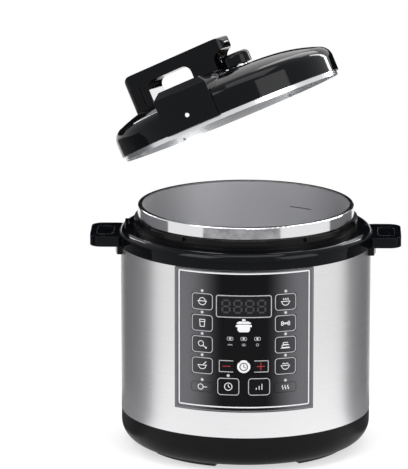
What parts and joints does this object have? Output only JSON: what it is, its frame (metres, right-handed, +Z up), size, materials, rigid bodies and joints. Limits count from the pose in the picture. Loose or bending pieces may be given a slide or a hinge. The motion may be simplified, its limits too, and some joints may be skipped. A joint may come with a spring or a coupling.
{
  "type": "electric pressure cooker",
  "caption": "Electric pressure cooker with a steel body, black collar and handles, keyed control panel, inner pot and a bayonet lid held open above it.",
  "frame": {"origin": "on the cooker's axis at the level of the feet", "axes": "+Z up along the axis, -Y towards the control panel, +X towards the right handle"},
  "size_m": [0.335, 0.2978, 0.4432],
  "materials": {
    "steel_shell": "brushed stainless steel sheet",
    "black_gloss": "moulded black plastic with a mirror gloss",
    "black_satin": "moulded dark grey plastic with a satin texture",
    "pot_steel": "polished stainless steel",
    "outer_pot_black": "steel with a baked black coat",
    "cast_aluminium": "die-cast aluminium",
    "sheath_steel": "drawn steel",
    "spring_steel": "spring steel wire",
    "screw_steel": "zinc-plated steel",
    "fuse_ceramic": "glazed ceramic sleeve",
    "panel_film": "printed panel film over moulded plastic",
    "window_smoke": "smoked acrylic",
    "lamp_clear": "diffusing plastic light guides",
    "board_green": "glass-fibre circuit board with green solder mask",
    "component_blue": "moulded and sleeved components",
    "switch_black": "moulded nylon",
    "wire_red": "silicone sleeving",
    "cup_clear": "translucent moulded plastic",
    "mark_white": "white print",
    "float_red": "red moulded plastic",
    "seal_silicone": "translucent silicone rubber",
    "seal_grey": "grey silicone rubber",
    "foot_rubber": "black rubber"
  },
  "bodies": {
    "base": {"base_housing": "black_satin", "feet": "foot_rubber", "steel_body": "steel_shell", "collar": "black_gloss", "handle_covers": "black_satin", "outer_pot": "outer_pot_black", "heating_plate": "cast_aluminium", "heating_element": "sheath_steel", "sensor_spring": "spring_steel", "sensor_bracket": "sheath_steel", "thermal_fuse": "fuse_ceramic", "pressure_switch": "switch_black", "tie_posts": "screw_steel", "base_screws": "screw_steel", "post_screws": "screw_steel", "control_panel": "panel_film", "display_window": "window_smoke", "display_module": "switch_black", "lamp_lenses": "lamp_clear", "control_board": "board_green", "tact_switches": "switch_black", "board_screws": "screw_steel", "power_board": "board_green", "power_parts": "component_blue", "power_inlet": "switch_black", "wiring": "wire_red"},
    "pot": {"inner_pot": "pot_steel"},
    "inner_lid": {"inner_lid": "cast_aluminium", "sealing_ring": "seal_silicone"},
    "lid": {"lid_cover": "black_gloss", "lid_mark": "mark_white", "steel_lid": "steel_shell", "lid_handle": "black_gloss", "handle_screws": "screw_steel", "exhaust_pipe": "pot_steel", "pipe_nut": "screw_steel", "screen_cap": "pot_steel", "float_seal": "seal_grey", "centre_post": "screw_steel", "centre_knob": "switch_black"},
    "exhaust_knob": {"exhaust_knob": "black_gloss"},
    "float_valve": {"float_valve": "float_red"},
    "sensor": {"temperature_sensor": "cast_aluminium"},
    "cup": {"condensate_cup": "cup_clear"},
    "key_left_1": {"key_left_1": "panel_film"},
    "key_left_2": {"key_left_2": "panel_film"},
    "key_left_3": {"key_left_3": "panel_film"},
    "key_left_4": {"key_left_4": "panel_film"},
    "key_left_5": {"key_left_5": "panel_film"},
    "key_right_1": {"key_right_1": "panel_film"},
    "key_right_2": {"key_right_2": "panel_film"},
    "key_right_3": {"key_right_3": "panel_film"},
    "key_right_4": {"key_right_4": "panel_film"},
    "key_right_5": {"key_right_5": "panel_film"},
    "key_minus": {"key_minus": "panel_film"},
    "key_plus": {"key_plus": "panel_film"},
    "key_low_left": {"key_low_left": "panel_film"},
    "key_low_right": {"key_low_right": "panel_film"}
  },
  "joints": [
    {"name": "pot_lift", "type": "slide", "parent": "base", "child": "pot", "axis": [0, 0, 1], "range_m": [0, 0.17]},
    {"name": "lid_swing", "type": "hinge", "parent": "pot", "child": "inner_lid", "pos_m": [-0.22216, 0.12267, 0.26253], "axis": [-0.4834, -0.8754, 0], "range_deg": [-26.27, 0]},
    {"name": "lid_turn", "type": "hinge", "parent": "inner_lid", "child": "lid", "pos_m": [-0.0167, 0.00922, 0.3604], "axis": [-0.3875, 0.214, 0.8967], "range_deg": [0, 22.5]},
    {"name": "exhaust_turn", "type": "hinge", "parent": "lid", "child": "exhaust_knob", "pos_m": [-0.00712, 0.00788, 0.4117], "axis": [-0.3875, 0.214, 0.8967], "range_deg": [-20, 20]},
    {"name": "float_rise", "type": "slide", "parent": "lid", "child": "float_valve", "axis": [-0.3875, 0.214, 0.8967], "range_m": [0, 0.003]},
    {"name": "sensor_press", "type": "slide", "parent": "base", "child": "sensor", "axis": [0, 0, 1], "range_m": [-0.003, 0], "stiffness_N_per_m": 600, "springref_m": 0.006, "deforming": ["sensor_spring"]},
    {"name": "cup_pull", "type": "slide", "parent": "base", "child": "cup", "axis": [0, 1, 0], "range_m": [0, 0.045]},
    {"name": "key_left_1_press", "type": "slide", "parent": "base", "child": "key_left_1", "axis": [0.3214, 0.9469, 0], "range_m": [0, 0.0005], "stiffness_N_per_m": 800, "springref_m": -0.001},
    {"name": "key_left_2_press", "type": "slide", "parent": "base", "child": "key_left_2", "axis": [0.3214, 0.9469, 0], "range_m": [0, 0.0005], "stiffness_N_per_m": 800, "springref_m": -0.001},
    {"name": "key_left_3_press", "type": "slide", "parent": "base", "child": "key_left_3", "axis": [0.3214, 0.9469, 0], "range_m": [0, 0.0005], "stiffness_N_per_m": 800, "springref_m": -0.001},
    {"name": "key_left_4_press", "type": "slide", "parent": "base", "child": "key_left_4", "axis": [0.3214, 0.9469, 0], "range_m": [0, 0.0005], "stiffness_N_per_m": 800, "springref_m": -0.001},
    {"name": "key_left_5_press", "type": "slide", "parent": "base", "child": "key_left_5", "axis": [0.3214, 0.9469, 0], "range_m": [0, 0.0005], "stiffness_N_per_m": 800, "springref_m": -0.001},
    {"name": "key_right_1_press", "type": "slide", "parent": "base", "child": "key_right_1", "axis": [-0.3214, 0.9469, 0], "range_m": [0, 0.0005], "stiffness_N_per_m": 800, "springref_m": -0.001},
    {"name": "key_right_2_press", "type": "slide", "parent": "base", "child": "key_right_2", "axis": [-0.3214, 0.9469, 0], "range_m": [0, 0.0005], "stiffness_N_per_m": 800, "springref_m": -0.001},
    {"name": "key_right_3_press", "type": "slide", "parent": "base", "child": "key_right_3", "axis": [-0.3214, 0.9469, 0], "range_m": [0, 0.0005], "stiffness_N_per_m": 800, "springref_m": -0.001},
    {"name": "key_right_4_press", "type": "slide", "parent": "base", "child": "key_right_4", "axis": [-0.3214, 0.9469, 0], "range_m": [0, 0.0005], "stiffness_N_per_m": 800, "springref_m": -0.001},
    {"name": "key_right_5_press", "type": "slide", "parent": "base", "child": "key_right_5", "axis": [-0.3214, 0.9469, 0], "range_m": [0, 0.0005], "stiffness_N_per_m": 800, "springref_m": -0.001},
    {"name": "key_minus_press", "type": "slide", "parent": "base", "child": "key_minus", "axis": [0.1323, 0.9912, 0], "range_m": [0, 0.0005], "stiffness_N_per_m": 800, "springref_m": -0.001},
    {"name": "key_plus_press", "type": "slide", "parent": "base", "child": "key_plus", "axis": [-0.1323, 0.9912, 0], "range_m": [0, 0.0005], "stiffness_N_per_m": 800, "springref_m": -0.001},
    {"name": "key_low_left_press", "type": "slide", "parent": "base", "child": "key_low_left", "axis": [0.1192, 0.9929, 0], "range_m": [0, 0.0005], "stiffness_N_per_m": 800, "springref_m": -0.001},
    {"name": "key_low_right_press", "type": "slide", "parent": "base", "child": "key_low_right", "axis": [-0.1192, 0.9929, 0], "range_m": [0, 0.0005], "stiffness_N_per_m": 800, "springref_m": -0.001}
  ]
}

----------------

§ **Written request**
Select the lines that carry the string "bodies" and copy them.

§ **Completed exercise**
What parts and joints does this object have? Output only JSON: what it is, its frame (metres, right-handed, +Z up), size, materials, rigid bodies and joints. Limits count from the pose in the picture. Loose or bending pieces may be given a slide or a hinge. The motion may be simplified, its limits too, and some joints may be skipped. A joint may come with a spring or a coupling.
  "bodies": {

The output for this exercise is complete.